Galerie Louise Leiris, Paris

Acquired by the father of the present owner in the mid-1970s

Exhibited

Turin, Galleria Gissi, Maestri Stranieri, 1970

Literature

Christian Zervos, Pablo Picasso, œuvres de 1967 et 1968, Paris, 1973, vol. 27, no. 198, illustrated pl. 75

Catalogue Note

In January 1968 Picasso created several paintings and drawings on the subject of a female nude, featuring the characteristic chignon worn by his last muse, Jacqueline Roque. Jacqueline was Picasso’s devoted second wife who remained with him until the time of his death in 1973, and his portrayals of her constitute the largest group of images of any of the women in his life. The artist first met Jacqueline in 1952 at the pottery studio in Vallauris, while he was still living with Françoise Gilot. By 1954 Françoise had left the scene, and the unmistakable raven-haired beauty began to appear in Picasso's paintings. Unlike Françoise, Jacqueline was accepting of the notoriously temperamental artist and his blind obsession with his art. Her unflappable support won the artist's heart, and Picasso married her in 1961. The photographer David Douglas Duncan, who knew Picasso and Jacqueline well during these years, observed that the couple ‘lived in a world of his own creation, where he reigned almost as a king yet cherished only two treasures - freedom and the love of Jacqueline’ (D. D. Duncan, Picasso and Jacqueline, New York, 1988, p. 9).

John Richardson wrote about Picasso’s depictions of his last muse: ‘The brilliant series of portraits that record Jacqueline’s triumphant rise as Picasso’s maîtresse-en-titre reveal not only the splendors but also the miseries of her new role.

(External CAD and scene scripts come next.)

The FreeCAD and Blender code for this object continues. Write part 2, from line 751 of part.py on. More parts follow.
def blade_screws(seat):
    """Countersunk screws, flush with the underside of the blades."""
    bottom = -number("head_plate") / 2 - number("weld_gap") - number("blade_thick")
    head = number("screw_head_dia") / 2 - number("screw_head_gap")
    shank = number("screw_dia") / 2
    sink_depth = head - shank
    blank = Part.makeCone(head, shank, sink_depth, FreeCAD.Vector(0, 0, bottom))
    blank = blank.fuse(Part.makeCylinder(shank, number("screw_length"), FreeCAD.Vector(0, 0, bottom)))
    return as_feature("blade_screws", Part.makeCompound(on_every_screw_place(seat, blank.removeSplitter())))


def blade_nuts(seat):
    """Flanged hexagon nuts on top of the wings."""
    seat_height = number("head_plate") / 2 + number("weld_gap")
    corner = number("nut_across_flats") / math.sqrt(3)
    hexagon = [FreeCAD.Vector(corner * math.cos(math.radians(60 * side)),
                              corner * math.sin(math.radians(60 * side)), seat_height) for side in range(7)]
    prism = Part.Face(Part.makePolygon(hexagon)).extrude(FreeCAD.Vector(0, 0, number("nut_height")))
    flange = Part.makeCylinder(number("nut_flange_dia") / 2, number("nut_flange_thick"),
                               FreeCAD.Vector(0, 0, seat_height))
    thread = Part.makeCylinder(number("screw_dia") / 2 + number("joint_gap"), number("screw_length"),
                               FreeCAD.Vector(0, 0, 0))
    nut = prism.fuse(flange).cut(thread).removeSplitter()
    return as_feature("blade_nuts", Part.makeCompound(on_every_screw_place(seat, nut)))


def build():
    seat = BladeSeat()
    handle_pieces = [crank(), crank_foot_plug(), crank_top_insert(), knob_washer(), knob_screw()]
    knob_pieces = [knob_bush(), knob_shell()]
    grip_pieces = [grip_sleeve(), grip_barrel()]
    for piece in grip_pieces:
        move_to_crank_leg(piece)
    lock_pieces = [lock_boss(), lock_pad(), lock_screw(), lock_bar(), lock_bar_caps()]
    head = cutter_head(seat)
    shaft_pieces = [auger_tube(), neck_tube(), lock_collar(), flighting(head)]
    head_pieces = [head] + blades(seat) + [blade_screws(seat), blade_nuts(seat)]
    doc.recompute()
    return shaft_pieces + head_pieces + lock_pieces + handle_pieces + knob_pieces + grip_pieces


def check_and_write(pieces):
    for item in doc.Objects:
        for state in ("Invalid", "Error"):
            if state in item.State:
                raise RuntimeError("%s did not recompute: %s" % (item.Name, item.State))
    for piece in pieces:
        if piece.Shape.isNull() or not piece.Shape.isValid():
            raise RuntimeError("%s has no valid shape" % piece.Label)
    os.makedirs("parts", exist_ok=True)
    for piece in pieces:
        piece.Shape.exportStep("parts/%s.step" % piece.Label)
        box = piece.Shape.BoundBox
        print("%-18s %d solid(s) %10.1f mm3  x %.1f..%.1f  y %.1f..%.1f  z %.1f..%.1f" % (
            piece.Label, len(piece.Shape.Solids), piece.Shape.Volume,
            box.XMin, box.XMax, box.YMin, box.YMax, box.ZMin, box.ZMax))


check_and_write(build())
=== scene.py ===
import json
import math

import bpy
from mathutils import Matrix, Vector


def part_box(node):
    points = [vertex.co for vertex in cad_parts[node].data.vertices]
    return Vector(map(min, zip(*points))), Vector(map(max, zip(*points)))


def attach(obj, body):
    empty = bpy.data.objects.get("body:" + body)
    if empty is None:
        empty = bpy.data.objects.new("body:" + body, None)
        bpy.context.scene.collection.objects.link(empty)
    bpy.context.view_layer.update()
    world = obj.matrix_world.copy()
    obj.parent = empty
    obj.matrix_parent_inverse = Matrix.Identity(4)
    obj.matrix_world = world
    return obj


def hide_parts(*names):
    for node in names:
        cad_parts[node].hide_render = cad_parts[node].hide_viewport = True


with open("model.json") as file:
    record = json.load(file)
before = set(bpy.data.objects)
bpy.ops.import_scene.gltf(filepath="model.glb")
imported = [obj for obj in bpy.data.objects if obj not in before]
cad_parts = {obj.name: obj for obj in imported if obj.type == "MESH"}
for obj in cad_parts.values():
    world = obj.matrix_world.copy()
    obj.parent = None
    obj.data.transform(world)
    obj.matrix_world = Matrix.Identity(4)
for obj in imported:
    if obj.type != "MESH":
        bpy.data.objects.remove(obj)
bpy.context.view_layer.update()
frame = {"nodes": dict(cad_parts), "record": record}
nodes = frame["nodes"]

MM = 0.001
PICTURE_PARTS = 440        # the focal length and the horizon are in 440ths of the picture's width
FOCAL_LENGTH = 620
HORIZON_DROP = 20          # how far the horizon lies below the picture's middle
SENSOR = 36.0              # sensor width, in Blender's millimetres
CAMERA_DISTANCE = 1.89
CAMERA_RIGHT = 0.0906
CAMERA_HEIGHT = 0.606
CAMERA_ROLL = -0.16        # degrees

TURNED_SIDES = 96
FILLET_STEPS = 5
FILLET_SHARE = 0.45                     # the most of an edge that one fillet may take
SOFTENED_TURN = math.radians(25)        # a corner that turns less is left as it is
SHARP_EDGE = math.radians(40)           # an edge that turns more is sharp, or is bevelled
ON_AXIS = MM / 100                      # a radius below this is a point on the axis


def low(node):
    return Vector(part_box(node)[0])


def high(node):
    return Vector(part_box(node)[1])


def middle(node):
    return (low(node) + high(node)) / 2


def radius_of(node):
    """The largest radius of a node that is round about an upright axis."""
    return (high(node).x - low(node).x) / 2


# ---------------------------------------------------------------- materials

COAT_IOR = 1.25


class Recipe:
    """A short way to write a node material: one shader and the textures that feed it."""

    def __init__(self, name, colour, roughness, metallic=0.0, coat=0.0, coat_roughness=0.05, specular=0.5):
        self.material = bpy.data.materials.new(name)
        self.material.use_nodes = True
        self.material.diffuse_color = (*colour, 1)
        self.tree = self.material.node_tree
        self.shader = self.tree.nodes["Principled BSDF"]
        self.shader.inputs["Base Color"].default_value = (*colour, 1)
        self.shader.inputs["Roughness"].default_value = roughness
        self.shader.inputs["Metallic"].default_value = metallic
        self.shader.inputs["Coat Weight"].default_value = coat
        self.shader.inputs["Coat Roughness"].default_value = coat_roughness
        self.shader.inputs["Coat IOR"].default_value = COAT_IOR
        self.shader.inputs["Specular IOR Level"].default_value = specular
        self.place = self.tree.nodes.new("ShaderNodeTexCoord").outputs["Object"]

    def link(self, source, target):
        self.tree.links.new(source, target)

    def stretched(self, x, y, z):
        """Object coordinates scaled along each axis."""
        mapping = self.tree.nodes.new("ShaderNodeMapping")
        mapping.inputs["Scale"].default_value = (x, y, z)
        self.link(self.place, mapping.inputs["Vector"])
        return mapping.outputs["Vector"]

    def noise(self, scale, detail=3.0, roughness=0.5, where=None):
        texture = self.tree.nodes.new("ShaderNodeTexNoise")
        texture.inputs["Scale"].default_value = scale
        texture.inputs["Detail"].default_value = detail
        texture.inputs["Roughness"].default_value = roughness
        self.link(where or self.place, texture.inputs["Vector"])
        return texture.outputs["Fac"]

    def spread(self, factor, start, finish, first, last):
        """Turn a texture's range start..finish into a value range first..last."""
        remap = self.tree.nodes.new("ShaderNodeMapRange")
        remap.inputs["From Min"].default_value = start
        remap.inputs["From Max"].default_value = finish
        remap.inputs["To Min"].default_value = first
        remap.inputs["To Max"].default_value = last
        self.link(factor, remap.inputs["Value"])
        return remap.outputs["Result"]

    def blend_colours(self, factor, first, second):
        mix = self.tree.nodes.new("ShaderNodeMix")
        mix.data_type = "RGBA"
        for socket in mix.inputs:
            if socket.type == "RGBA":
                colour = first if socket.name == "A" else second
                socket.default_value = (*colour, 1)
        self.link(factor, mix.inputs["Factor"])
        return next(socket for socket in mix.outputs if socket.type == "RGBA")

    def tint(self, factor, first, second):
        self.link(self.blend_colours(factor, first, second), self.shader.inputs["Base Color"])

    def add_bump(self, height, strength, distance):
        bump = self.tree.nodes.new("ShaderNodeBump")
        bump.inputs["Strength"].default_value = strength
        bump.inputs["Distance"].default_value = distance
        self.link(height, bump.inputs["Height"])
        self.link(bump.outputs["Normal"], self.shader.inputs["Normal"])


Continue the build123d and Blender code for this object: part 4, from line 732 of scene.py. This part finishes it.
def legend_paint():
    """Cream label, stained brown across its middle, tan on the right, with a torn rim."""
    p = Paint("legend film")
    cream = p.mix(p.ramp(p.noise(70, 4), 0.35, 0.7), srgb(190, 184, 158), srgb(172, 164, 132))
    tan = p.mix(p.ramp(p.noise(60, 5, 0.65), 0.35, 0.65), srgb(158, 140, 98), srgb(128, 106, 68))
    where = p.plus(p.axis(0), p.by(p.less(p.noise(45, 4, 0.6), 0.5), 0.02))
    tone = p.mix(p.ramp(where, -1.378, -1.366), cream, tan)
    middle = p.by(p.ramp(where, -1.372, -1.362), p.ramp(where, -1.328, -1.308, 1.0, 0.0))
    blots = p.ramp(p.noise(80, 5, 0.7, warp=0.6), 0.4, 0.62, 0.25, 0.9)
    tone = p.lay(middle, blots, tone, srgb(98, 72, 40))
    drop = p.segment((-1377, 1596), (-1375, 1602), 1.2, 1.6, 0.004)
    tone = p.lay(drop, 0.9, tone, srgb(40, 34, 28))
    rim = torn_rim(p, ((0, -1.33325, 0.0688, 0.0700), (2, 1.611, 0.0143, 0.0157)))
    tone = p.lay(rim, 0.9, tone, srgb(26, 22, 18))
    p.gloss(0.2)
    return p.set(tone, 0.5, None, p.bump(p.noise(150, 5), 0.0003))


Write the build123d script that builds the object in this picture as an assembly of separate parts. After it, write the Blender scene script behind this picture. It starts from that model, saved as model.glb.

Picasso and Jacqueline were more or less the same height (5 feet 4 inches), and they could easily be mistaken for father and daughter in that they both had strikingly larger features, notably very large eyes. […] In his portraits of Jacqueline, Picasso often gave her his eyes – enormously magnified, but nonetheless submissive; infinitely loving, but sometimes sick or scared’ (J. Richardson in Picasso, The Mediterranean Years, 1945-1962 (exhibition catalogue), Gagosian Gallery, London, 2010, pp. 29 & 33). The emotional complexities of their relationship and beautifully rendered in this intimate portrait.